First, if truth does not exist, then Might makes Right.  If there is no such thing as truth, then whoever is the most powerful gets to determine what is right.  The top of the food chain gets to decide what is right and moral.  If they determine that they need your land, they get to confiscate it.  If they determine they need your money, they get to tax it.  If they determine they need your service, they get to enslave you.  If there’s no absolute truth then there are no inalienable human rights.  Right and wrong are relative to whoever is making the decisions.  The people with the most power decide what is right because there’s no truth to contradict, to contain, or to expose them.  If there is no truth then there is only tyranny.

Second, if truth does not exist, then everyday living is impossible.  Think about it: If you can’t know anything for sure then you can’t do anything for sure.  Francis Schaeffer “cites the famous example of the composer John Cage, whose commitment to pure chance was so strong that he believed that no one musical note or sequence or combination of notes is better than any other.  Thus he chose his notes by pure chance.  However, as a mushroom connoisseur, he knew he might die if he picked and ate mushrooms at random, regardless of their shape, size, or color.  Hence, when he gathered mushrooms, he went strictly by the book, in contradiction to his asserted relativism.”[1] 

Relativism simply doesn’t work.  Think about it like this: If you can’t know anything for sure then you dare not get inside your car because you can’t know if it’s going to blow up when you turn the ignition, or just start the engine.  Nor can you know if it will stop when you hit the brakes if you can’t know truth.  Every single time we get out of bed we do so with a set of assumptions and truths that we live by!  If truth does not exist then everyday living is impossible.

Third, if truth does exist, then we need to abide by it.  If truth does exist, and if we can know truth, then we need to abide by it.  At previous times we’ve established the fact that truth does exist.  And we’ve asserted that truth is knowable and that it’s most reliable source is the Scriptures.  Therefore we have a responsibility to abide by the teachings of Scripture.

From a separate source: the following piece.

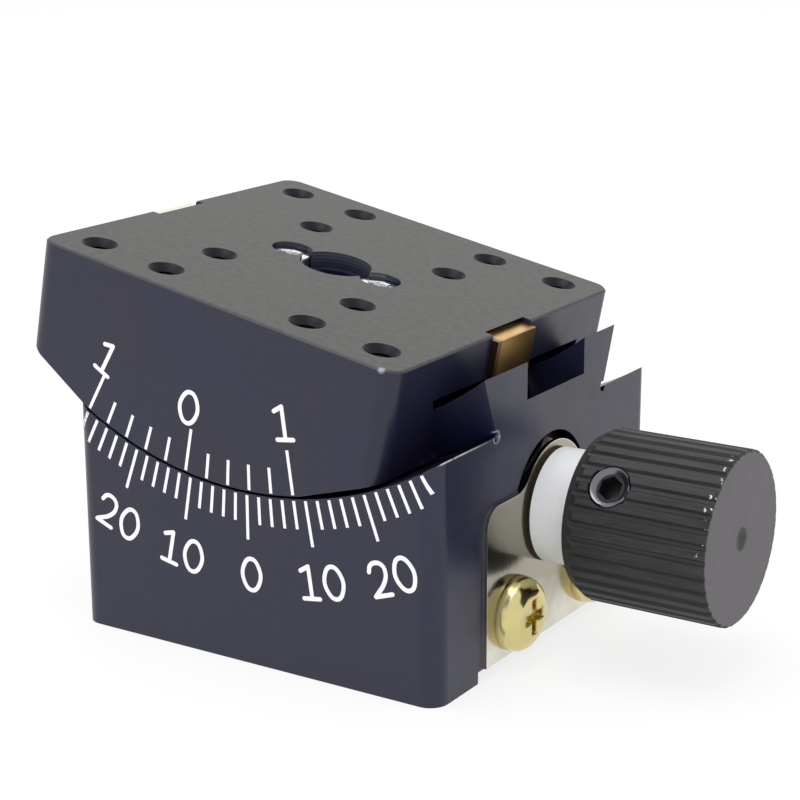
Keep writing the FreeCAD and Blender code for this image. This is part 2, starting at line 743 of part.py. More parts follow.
def gib_strip():
    body = new_body("gib_strip")
    sketch = arc_sketch(body)
    inner = f"({CEILING_RADIUS} + gib_margin)"
    outer = "(parting_radius - gib_margin)"
    far = "slide_gap + gib_width"
    add_polygon(sketch, (
        (flank(inner, "slide_gap"), f"-{inner}"), (flank(inner, far), f"-{inner}"),
        (flank(outer, far), f"-{outer}"), (flank(outer, "slide_gap"), f"-{outer}"),
    ))
    turned(body, sketch)
    keep = new_sketch(body, "XZ_Plane", ("0", "0", "0"))
    reach = "plan_length"
    for end in ("", "-"):
        add_rectangle(keep, (f"{end}gib_length / 2", f"-{reach}"), (f"{end}3 * {reach}", f"3 * {reach}"))
    pocket(body, keep, f"2 * {reach}", both_sides=True)
    upper = new_sketch(body, "XZ_Plane", ("0", "0", "0"))
    add_rectangle(upper, ("-plan_length", AXIS), ("plan_length", f"3 * {reach}"))
    pocket(body, upper, f"2 * {reach}", both_sides=True)
    place_on_tilt(body)
    return body


def gib_screws():
    """Three socket set screws in the back flange, which press the gib on the rail."""
    body = new_body("gib_screws")
    # The end of each screw meets the slanted back of the gib at its lowest edge
    inner_end = flank(f"{GIB_SCREW_RADIUS} - gib_screw / 2", "slide_gap + gib_width")
    sketch = new_sketch(
        body, "XZ_Plane", ("0", AXIS, f"-({HALF_WIDTH} - gib_screw_sink)"),
        (FreeCAD.Vector(0, 0, 1), "-gib_screw_spread"))
    add_circle(sketch, ("0", f"-{GIB_SCREW_RADIUS}"), "gib_screw")
    screw = pad(body, sketch, f"{HALF_WIDTH} - gib_screw_sink - {inner_end}")
    face = new_sketch(
        body, "XZ_Plane", ("0", AXIS, f"-({HALF_WIDTH} - gib_screw_sink)"),
        (FreeCAD.Vector(0, 0, 1), "-gib_screw_spread"))
    add_hexagon(face, ("0", f"-{GIB_SCREW_RADIUS}"), "gib_screw_socket")
    socket = pocket(body, face, "socket_depth", backwards=True)
    around_tilt_axis(body, [screw, socket], "3", "2 * gib_screw_spread")
    place_on_tilt(body)
    return body


def worm():
    body = new_body("worm")
    on_worm_axis(body, (
        ("-worm_half_length", "shaft / 2"), (FRONT_WASHER, "shaft / 2"), (FRONT_WASHER, "worm_hub / 2"),
        ("worm_thread_length / 2", "worm_hub / 2"), ("worm_thread_length / 2", WORM_RADIUS),
        ("-worm_thread_length / 2", WORM_RADIUS), ("-worm_thread_length / 2", "worm_hub / 2"),
        ("-worm_half_length", "worm_hub / 2"),
    ))
    turns = math.ceil(size(f"worm_thread_length / 2 / {PITCH}")) + 1
    start = f"(-{turns - 0.5} * {PITCH})"
    profile = new_sketch(body, "XZ_Plane", (start, WORM_AXIS, "0"))
    half = f"({PITCH} / 4 + flank_gap)"
    spread = "tan(pressure_angle)"
    root = f"({WORM_RADIUS} - {TOOTH_DEPTH})"
    out = f"({WORM_RADIUS} + tooth_module / 2)"
    at_root = f"({half} - (worm_pitch_radius - {root}) * {spread})"
    at_out = f"({half} + ({out} - worm_pitch_radius) * {spread})"
    add_polygon(profile, (
        (f"-{at_out}", out), (at_out, out), (at_root, root), (f"-{at_root}", root),
    ))
    thread = feature(body, "SubtractiveHelix", profile, Pitch=PITCH, Height=f"{2 * turns - 1} * {PITCH}")
    thread.ReferenceAxis = (profile, ["H_Axis"])
    thread.Mode = "pitch-height-angle"

    hole = new_sketch(body, "XY_Plane", ("0", "0", WORM_AXIS))
    add_circle(hole, (WORM_PIN_PLACE, "0"), "worm_pin")
    pocket(body, hole, f"worm_hub + {MARGIN}", both_sides=True)
    place_on_worm(body)
    return body


def worm_shaft():
    body = new_body("worm_shaft")
    end = f"({KNOB_START} + knob_bore_depth - knob_bore_gap)"
    rear = f"-{SHAFT_REAR_END}"
    on_worm_axis(body, ((rear, "0"), (end, "0"), (end, "shaft / 2"), (rear, "shaft / 2")))
    hole = new_sketch(body, "XY_Plane", ("0", "0", WORM_AXIS))
    add_circle(hole, (WORM_PIN_PLACE, "0"), "worm_pin")
    pocket(body, hole, f"shaft + {MARGIN}", both_sides=True)
    place_on_worm(body)
    return body


def worm_pin():
    """The cross pin that holds the worm on its shaft."""
    body = new_body("worm_pin")
    section = new_sketch(body, "XY_Plane", ("0", "0", WORM_AXIS))
    add_circle(section, (WORM_PIN_PLACE, "0"), "worm_pin")
    pad(body, section, "worm_hub - 2 * worm_pin_sink", both_sides=True)
    place_on_worm(body)
    return body


def wave_washer():
    """A three-wave spring ring between the front bush and the bearing plate."""
    start = size(FRONT_BUSH_END)
    end = size(HALF_LENGTH)
    sheet = size("wave_washer_sheet")
    inner = size("wave_washer_bore / 2")
    outer = size("wave_washer / 2")
    height = size(WORM_AXIS)
    middle = (start + end) / 2
    swing = (end - start - sheet) / 2
    waves = 3
    steps = 24

    def ring(radius, offset):
        points = []
        for step in range(steps):
            angle = 2 * math.pi * step / steps
            x = middle + offset + swing * math.cos(waves * angle)
            points.append(FreeCAD.Vector(x, radius * math.cos(angle), height + radius * math.sin(angle)))
        curve = Part.BSplineCurve()
        curve.interpolate(points, PeriodicFlag=True)
        return Part.Wire(curve.toShape())

    corners = [
        ring(inner, -sheet / 2), ring(outer, -sheet / 2), ring(outer, sheet / 2), ring(inner, sheet / 2),
    ]
    faces = []
    for index, wire in enumerate(corners):
        following = corners[(index + 1) % len(corners)]
        faces.extend(Part.makeRuledSurface(wire, following).Faces)
    item = DOCUMENT.addObject("Part::Feature", "wave_washer")
    item.Label = "wave_washer"
    shell = Part.Shell(faces)
    shell.sewShape()
    item.Shape = Part.Solid(shell)
    return item


def knob():
    body = new_body("knob")
    on_worm_axis(body, (
        (KNOB_START, "0"), (KNOB_END, "0"), (KNOB_END, "knob / 2 - knob_edge"),
        (f"{KNOB_END} - knob_edge", "knob / 2"), (f"{KNOB_START} + knob_shoulder_length", "knob / 2"),
        (KNOB_START, "knob / 2 - knob_shoulder"),
    ))
    on_worm_axis(body, (
        (f"{KNOB_START} - {MARGIN}", "0"), (f"{KNOB_START} + knob_bore_depth", "0"),
        (f"{KNOB_START} + knob_bore_depth", "shaft / 2"), (f"{KNOB_START} - {MARGIN}", "shaft / 2"),
    ), cut=True)
    on_worm_axis(body, (
        (f"{KNOB_END} - knob_face_mark_depth", "0"), (f"{KNOB_END} + {MARGIN}", "0"),
        (f"{KNOB_END} + {MARGIN}", "knob_face_mark / 2"), (KNOB_END, "knob_face_mark / 2"),
    ), cut=True)

    # The radial hole for the grub screw
    turn = (FreeCAD.Vector(1, 0, 0), "grub_screw_angle - 90")
    hole = new_sketch(body, "XY_Plane", (f"{KNOB_START} + grub_screw_place", "0", WORM_AXIS), turn)
    add_circle(hole, ("0", "0"), "grub_screw")
    pocket(body, hole, f"knob / 2 + {MARGIN}", backwards=True)

    # Straight knurling, which runs out on the sloped shoulder
    groove = new_sketch(body, "YZ_Plane", ("0", WORM_AXIS, f"{KNOB_END} + {MARGIN}"))
    floor = "(knob / 2 - rib_gap_depth)"
    clear = f"(knob / 2 + {MARGIN})"
    add_polygon(groove, (
        ("-rib_gap_width / 2", "knob / 2"), ("-rib_gap_floor / 2", floor), ("rib_gap_floor / 2", floor),
        ("rib_gap_width / 2", "knob / 2"), ("rib_gap_width / 2", clear), ("-rib_gap_width / 2", clear),
    ))
    cut = pocket(body, groove, f"knob_length - knob_band + {MARGIN}")
    pivot = new_sketch(body, "YZ_Plane", ("0", WORM_AXIS, "0"))
    pattern = body.newObject("PartDesign::PolarPattern", "knob_knurl")
    pattern.Originals = [cut]
    pattern.Axis = (pivot, ["N_Axis"])
    pattern.Angle = 360
    bind(pattern, Occurrences="knob_ribs")
    body.Tip = pattern
    return body


def knob_grub_screw():
    body = new_body("knob_grub_screw")
    turn = (FreeCAD.Vector(1, 0, 0), "grub_screw_angle - 90")
    place = f"{KNOB_START} + grub_screw_place"
    top = "(knob / 2 - grub_screw_sink)"
    section = new_sketch(body, "XY_Plane", (place, "0", WORM_AXIS), turn)
    add_circle(section, ("0", "0"), "grub_screw")
    pad(body, section, top)
    # Its end rests on the round shaft
    on_worm_axis(body, (
        (KNOB_START, "0"), (KNOB_END, "0"), (KNOB_END, "shaft / 2"), (KNOB_START, "shaft / 2"),
    ), cut=True)
    outer_end = (
        place, f"{top} * cos(grub_screw_angle)", f"{WORM_AXIS} + {top} * sin(grub_screw_angle)")
    face = new_sketch(body, "XY_Plane", outer_end, turn)
    add_hexagon(face, ("0", "0"), "grub_socket")
    pocket(body, face, "socket_depth")
    return body


PIECES = [
    base_block(),
    bearing_plate(),
    bearing_plate_screws(),
    base_stop_pins(),
    worm_ring("rear_bush", f"-{BORE_END}", f"{BORE_END} - worm_half_length - rear_washer",
              f"{WORM_BORE} - 2 * bush_fit", "shaft + 2 * run_gap"),
    worm_ring("rear_thrust_washer", "-worm_half_length - rear_washer", "rear_washer",
              f"{WORM_BORE} - 2 * washer_gap", "shaft + washer_gap"),
    worm_ring("front_thrust_washer", FRONT_WASHER, "thrust_washer",
              f"{WORM_BORE} - 2 * washer_gap", "shaft + washer_gap"),
    worm_ring("front_bush", FRONT_BUSH, f"{FRONT_BUSH_END} - {FRONT_BUSH}",
              f"{WORM_BORE} - 2 * bush_fit", "shaft + 2 * run_gap"),
    wave_washer(),
    stage_table(),
    table_stop_pin(),
    worm_sector(),
    sector_screws(),
    gib_strip(),
    gib_screws(),
    worm(),
    worm_shaft(),
    worm_pin(),
    worm_ring("spacer_washer", SPACER_START, "spacer_length", "spacer", "shaft"),
    knob(),
    knob_grub_screw(),
]

DOCUMENT.recompute()
for item in DOCUMENT.Objects:
    if "Invalid" in item.State or "Error" in item.State:
        raise RuntimeError(f"{item.Name} did not compute: {item.State}")
os.makedirs("parts", exist_ok=True)
for piece in PIECES:
    if piece.Shape.isNull() or not piece.Shape.isValid():
        raise RuntimeError(f"{piece.Label} is not a valid shape")
for piece in PIECES:
    piece.Shape.exportStep(f"parts/{piece.Label}.step")
    solids = piece.Shape.Solids
    print(f"{piece.Label}: {len(solids)} solid(s), {sum(solid.Volume for solid in solids):.2f} mm3")
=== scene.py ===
import json
import math

import bpy
from mathutils import Matrix, Vector


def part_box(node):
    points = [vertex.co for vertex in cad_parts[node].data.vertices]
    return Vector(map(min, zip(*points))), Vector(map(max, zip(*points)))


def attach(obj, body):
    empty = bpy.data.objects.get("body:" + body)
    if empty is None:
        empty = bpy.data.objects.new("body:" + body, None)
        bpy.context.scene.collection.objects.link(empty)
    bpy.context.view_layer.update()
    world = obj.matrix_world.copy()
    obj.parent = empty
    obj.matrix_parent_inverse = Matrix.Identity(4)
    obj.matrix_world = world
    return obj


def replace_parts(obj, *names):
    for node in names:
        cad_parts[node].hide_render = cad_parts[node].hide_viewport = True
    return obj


# A small dovetail goniometer stage with an engraved degree scale, lit in a pale studio.
# Lengths are in metres, as in the frame. MM turns millimetres into metres.
# The places inside a finish are in plain millimetres.

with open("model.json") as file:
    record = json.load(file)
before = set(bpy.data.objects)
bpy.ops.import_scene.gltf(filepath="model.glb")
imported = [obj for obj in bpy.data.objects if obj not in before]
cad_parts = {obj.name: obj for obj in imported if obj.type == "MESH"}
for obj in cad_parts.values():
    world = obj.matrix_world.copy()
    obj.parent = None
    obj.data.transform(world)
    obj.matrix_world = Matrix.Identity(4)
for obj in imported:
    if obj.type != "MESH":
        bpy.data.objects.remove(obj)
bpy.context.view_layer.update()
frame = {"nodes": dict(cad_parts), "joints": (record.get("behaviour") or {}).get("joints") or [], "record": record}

MM = 0.001
NODES = frame["nodes"]
JOINTS = {joint["name"]: joint for joint in frame["joints"]}
MOUNTS = {mount["name"]: mount for mount in frame["record"]["mounts"]}

# The tilt axis, the worm's axis and the table's present lean
TILT_AXIS = Vector(JOINTS["stage_tilt"]["pos_m"])
WORM_AXIS = Vector(JOINTS["worm_spin"]["pos_m"])
TABLE_NORMAL = Vector(MOUNTS["table_top"]["axis"])
LEAN = math.atan2(TABLE_NORMAL.x, TABLE_NORMAL.z)
TABLE_CENTRE = Vector(MOUNTS["table_top"]["pos_m"])
TABLE_CENTRE.y = 0

# How far in front of the scale's face the marks are drawn, before they are laid on it
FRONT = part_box("base_block")[0].y - 1 * MM
KNOB_LOW, KNOB_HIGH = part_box("knob")

# The engraved scale: radii about the tilt axis, angles in degrees from straight down
PARTING_RADIUS = 36.5 * MM
MARK_WIDTH = 0.32 * MM
MARK_CUTS = 12
PEN_WIDTH = 0.42 * MM
PEN_STEPS = 8
PEN_SIDES = 2
PEN_END_CORNERS = 16
PAINT_LIFT = 0.01 * MM
PAINT_STEP = 0.0015 * MM
PAINT_LAYERS = 9
MARK_LIMIT = 19.3 * MM
SCALE_START = PARTING_RADIUS + 0.3 * MM
SCALE_SHORT = PARTING_RADIUS + 2.9 * MM
SCALE_LONG = PARTING_RADIUS + 4.5 * MM
SCALE_REACH = 30
SCALE_STEP = 2
SCALE_LONG_STEP = 10
VERNIER_START = PARTING_RADIUS - 0.22 * MM
VERNIER_SHORT = PARTING_RADIUS - 2.6 * MM
VERNIER_LONG = PARTING_RADIUS - 4.3 * MM
VERNIER_STEP = 3.8
VERNIER_REACH = 5

# Figures: centre line sizes of one digit, and the labels as (angle, radius, digits)
DIGIT_HEIGHT = 3.0 * MM
DIGIT_WIDTH = 1.8 * MM
DIGIT_SPACING = 2.75 * MM
LABEL_RADIUS = 44.3 * MM
SCALE_LABELS = (
    (-20, LABEL_RADIUS, "20"), (-10, LABEL_RADIUS, "10"), (0.4, LABEL_RADIUS, "0"),
    (10.4, LABEL_RADIUS, "10"), (20.4, LABEL_RADIUS, "20"),
)
VERNIER_LABELS = ((-20.1, 30.7 * MM, "1"), (-1.1, 30.3 * MM, "0"), (18.8, 29.75 * MM, "1"))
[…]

Most people reject the idea of truth, not because they don’t believe in truth per se, but because they don’t want to abide by God’s truths.  They’d rather have it their own way.  And rather than acknowledging their contempt for God’s ways they simply disallow the idea of truth altogether.  Even the Bible says: “Where there is no law there is no transgression.”[2]  In other words, if we can’t know the truth then we can’t be held accountable for our sin.  But if we can know the truth then we are not only accountable for our sin, but we are responsible for following the truth.

 [These ideas are adapted from Jack Cottrell's book Faith's Fundamentals: Seven Essentials of the Christian Faith.]


[1]Francis Schaeffer, The God Who Is There (Inter-Varsity Press, 1968), p. 72-74.